GLD-GDX spread reverted to 0 this morning

Just a quick note on the GLD-GDX spread that I have been talking about. This morning (Nov 17) the negative spread completely reverted and has gone into positive territory.

Sunday, November 12, 2006

An updated analysis of the arbitrage between gold and gold-miners

In my article about the arbitrage opportunity between gold and gold-miners, I cautioned that we should take the analysis with a grain of salt because of the short history of GDX (a gold-miners ETF). Adam Phillips of Van Eck Global, the firm which created GDX, has kindly pointed out to me that GDX is designed to track the Amex Gold Miners Index, GDM, which has a much longer history. Hence I repeated the analysis with gold spot prices vs. GDM for the last 3 years. The results confirm my earlier analysis with much higher statistical significance: GDM cointegrates with gold prices with over 99% probability. Here I plot the difference between the spot prices of 6.1 troy ounce of gold and the GDM index multiplied by 3.68 (to compare with my earlier plot, I normalize the gold prices and the GDM index so that the Gold-GDM spread yields roughly the same dollar value as the GLD-GDX spread at any time):

The mean-reversion of this spread is even more obvious than my plot in the earlier article. Also, with the longer history, we get a much better feel for the range of fluctuations. While the value of the spread is about -$213 as of the close of Nov 9, it can certainly go much lower before reverting, based on the highs and lows of the last 3 years.


A reader of my earlier article made an interesting comment about shorting ETF’s such as GDX and GLD. He argued that since ETF shares can be constantly created, it should not require existing shares to be borrowed for shorting. I asked Mr. Phillips of Van Eck Global about this, and he confirmed to me that a newer ETF like GDX can in fact be hard to borrow. He went on to say that the borrowing of ETF’s has nothing to do with the issuer. The issuer can indeed create an unlimited supply of the shares, but the trader still need to borrow them from his or her broker for shorting. He also told me he is currently working hard to eliminate any borrowing problems in GDX that may have existed.

Friday, November 10, 2006

A commodities fund manager's comments on gold vs gold-miners arbitrage

John Netto, a principal in a commodities fund that focuses heavily on gold, wrote me the following concerning my article on arbitrage between gold and gold-miners: "... there is a paradox that exists in many instances with gold companies and the underlying metal, which could potentially unwind most pairs traders.
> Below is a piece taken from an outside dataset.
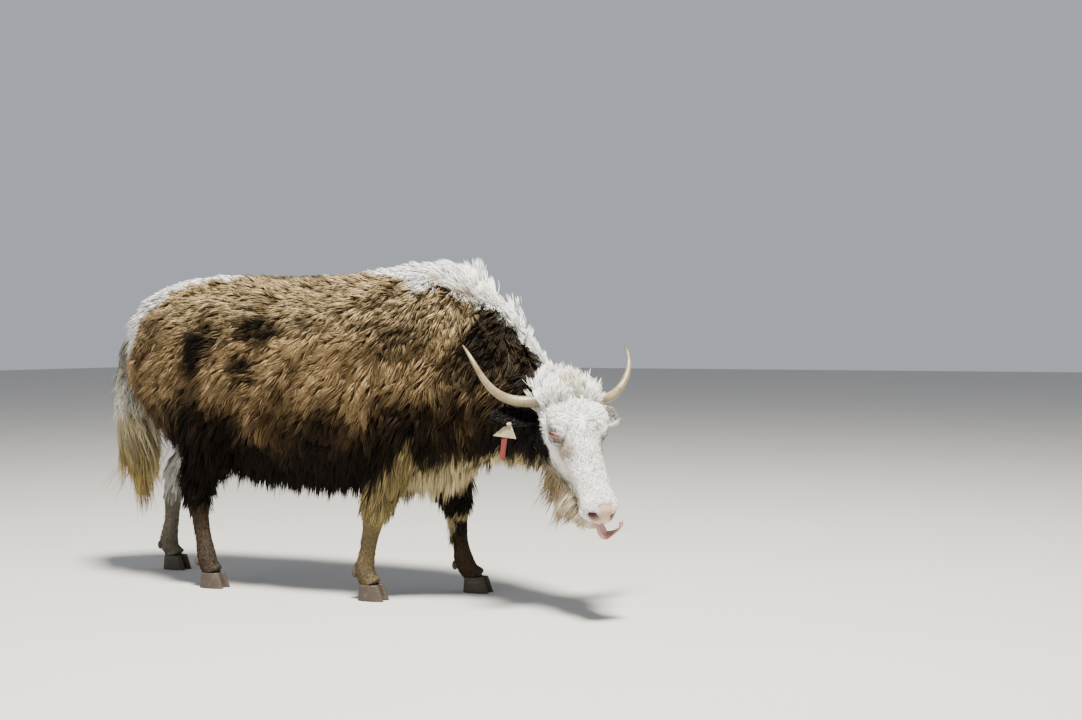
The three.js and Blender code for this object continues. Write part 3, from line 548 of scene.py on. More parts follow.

This is the dynamic of non-recourse loans that companies take on when doing a project. This would never show up in a quantitative model but can put companies in a position that when gold rises, they can get hurt to some degree. Banks that do non-recourse loans require the companies to sell futures to guarantee payment for the project in case the price of gold falls. This way, they will not lose if the project no longer becomes a viable business endeavour. If gold rises, these companies must show massive mark-to-market losses on their books based on new accounting rules. So the theory that gold companies can trade correlated to the price of the underlying is correct, however a dynamic exists that has the potential on a per company basis to materially affect that."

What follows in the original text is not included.